• [The exercise]: Quote exactly the lines between the line containing "Reconstruct the object" and the line containing "sock_t = 1.2; // [0.8:0.1:2]", counting those two lines as part of the range. Leave the rest out.
>> Start
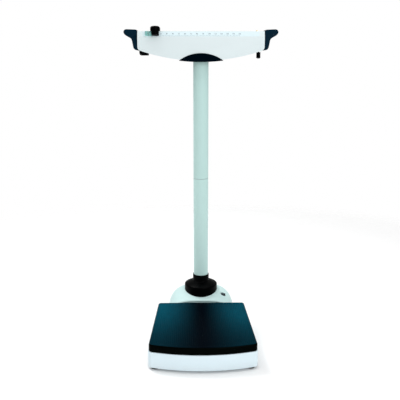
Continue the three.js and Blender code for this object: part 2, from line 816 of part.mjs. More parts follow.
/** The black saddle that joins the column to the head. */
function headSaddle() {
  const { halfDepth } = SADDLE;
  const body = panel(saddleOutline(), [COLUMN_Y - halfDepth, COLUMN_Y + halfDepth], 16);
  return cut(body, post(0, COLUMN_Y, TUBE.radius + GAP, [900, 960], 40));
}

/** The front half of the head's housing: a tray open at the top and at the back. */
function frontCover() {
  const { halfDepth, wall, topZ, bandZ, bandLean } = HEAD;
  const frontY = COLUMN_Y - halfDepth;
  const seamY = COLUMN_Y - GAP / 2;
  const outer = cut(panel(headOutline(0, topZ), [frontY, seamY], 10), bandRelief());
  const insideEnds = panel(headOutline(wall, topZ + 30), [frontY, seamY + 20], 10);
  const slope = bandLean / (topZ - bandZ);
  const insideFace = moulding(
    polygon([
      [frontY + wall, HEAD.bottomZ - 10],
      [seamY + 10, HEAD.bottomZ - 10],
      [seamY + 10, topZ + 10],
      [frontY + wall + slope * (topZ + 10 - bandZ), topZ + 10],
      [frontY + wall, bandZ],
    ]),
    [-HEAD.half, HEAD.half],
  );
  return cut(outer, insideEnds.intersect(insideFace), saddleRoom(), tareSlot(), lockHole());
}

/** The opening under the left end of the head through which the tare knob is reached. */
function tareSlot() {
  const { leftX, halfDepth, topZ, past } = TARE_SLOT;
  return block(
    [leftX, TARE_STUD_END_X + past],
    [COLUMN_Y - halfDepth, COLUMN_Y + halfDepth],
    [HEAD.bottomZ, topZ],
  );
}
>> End
>> Start
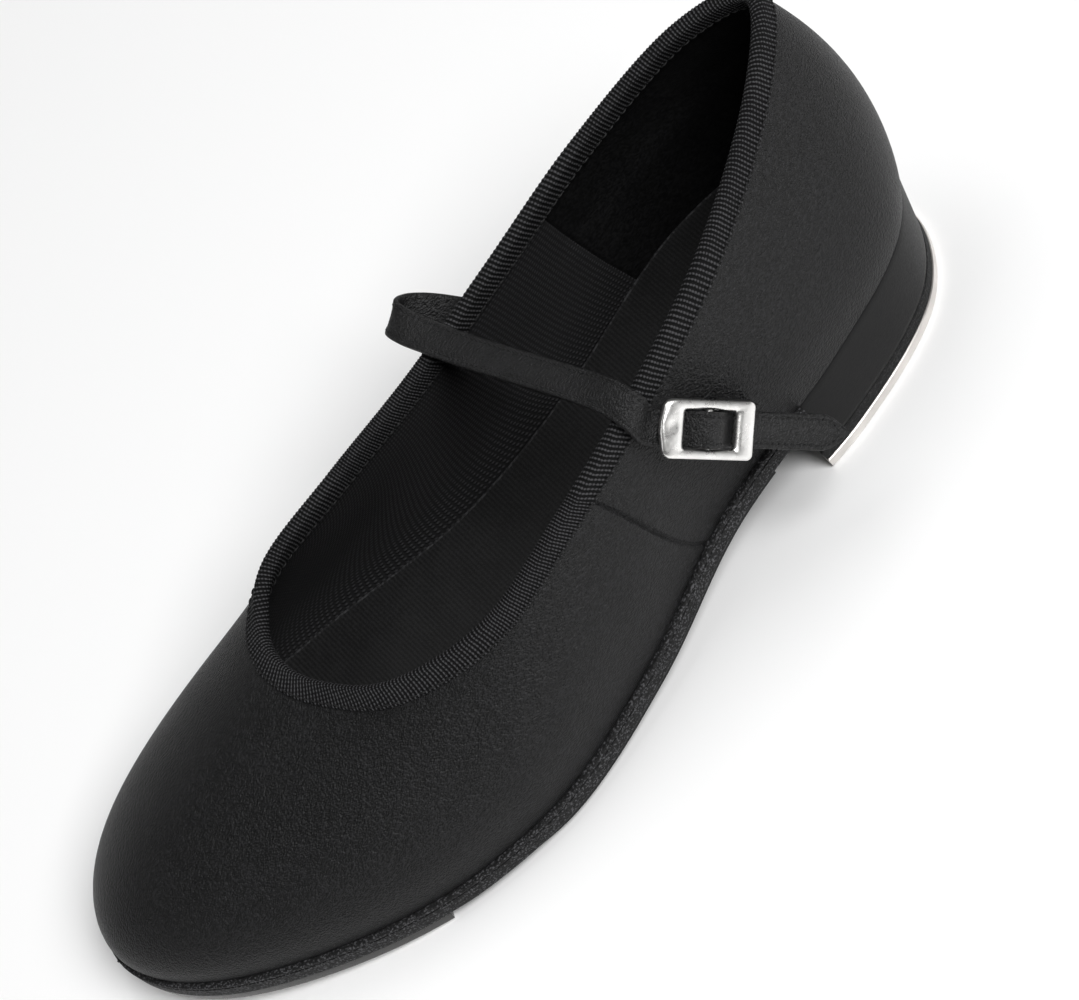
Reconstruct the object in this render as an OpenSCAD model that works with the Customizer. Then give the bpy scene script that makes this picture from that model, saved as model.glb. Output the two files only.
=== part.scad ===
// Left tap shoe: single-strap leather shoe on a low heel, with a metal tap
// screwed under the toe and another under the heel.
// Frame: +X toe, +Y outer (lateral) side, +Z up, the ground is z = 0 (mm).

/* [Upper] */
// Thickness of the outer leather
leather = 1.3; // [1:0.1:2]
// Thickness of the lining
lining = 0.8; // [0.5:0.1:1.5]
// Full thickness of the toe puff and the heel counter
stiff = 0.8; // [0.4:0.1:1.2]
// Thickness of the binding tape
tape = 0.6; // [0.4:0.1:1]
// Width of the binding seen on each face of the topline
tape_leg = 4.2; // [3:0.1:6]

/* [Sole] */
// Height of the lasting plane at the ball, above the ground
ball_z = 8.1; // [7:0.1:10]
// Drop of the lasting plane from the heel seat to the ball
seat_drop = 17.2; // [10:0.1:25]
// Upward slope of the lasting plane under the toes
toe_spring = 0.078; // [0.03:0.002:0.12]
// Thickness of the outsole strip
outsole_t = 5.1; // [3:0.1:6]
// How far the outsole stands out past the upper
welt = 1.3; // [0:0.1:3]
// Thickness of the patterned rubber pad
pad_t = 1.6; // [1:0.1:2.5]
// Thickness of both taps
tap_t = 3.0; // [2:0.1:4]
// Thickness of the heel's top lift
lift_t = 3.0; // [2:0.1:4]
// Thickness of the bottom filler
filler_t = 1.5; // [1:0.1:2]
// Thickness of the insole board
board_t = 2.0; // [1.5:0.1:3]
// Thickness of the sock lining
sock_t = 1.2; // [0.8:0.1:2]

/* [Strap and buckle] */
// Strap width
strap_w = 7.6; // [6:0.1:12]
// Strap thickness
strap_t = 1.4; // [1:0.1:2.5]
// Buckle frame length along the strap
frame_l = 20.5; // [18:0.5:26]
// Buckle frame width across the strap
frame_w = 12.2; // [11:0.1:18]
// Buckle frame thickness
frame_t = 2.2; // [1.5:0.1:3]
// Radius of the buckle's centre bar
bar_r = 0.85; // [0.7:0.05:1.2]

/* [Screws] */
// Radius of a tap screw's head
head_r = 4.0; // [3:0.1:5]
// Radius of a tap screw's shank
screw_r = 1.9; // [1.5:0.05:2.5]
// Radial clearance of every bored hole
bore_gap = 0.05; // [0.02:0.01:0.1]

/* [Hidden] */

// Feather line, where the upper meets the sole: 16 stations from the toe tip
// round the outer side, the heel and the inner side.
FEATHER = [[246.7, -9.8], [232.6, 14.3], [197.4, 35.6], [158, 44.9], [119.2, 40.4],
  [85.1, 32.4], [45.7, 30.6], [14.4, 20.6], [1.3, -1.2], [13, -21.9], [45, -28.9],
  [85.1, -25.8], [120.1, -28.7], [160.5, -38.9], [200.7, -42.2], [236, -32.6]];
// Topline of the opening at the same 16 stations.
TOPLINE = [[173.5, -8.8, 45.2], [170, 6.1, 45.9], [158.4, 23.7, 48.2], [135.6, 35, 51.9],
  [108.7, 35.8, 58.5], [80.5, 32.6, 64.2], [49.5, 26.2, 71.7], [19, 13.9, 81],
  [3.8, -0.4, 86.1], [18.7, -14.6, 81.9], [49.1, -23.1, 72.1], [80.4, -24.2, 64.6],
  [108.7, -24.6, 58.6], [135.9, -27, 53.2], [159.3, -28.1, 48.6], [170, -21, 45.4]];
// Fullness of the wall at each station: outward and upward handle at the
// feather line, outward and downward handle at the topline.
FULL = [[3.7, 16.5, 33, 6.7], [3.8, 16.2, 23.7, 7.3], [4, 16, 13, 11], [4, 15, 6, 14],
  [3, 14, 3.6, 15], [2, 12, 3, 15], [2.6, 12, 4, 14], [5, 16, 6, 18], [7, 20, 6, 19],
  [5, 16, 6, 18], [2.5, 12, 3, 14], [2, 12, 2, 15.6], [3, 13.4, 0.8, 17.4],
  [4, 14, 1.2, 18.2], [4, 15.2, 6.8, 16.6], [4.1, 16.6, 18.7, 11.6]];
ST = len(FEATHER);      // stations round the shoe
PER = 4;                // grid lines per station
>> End
• [Written solution]:
Reconstruct the object in this render as an OpenSCAD model that works with the Customizer. Then give the bpy scene script that makes this picture from that model, saved as model.glb. Output the two files only.
=== part.scad ===
// Left tap shoe: single-strap leather shoe on a low heel, with a metal tap
// screwed under the toe and another under the heel.
// Frame: +X toe, +Y outer (lateral) side, +Z up, the ground is z = 0 (mm).

/* [Upper] */
// Thickness of the outer leather
leather = 1.3; // [1:0.1:2]
// Thickness of the lining
lining = 0.8; // [0.5:0.1:1.5]
// Full thickness of the toe puff and the heel counter
stiff = 0.8; // [0.4:0.1:1.2]
// Thickness of the binding tape
tape = 0.6; // [0.4:0.1:1]
// Width of the binding seen on each face of the topline
tape_leg = 4.2; // [3:0.1:6]

/* [Sole] */
// Height of the lasting plane at the ball, above the ground
ball_z = 8.1; // [7:0.1:10]
// Drop of the lasting plane from the heel seat to the ball
seat_drop = 17.2; // [10:0.1:25]
// Upward slope of the lasting plane under the toes
toe_spring = 0.078; // [0.03:0.002:0.12]
// Thickness of the outsole strip
outsole_t = 5.1; // [3:0.1:6]
// How far the outsole stands out past the upper
welt = 1.3; // [0:0.1:3]
// Thickness of the patterned rubber pad
pad_t = 1.6; // [1:0.1:2.5]
// Thickness of both taps
tap_t = 3.0; // [2:0.1:4]
// Thickness of the heel's top lift
lift_t = 3.0; // [2:0.1:4]
// Thickness of the bottom filler
filler_t = 1.5; // [1:0.1:2]
// Thickness of the insole board
board_t = 2.0; // [1.5:0.1:3]
// Thickness of the sock lining
sock_t = 1.2; // [0.8:0.1:2]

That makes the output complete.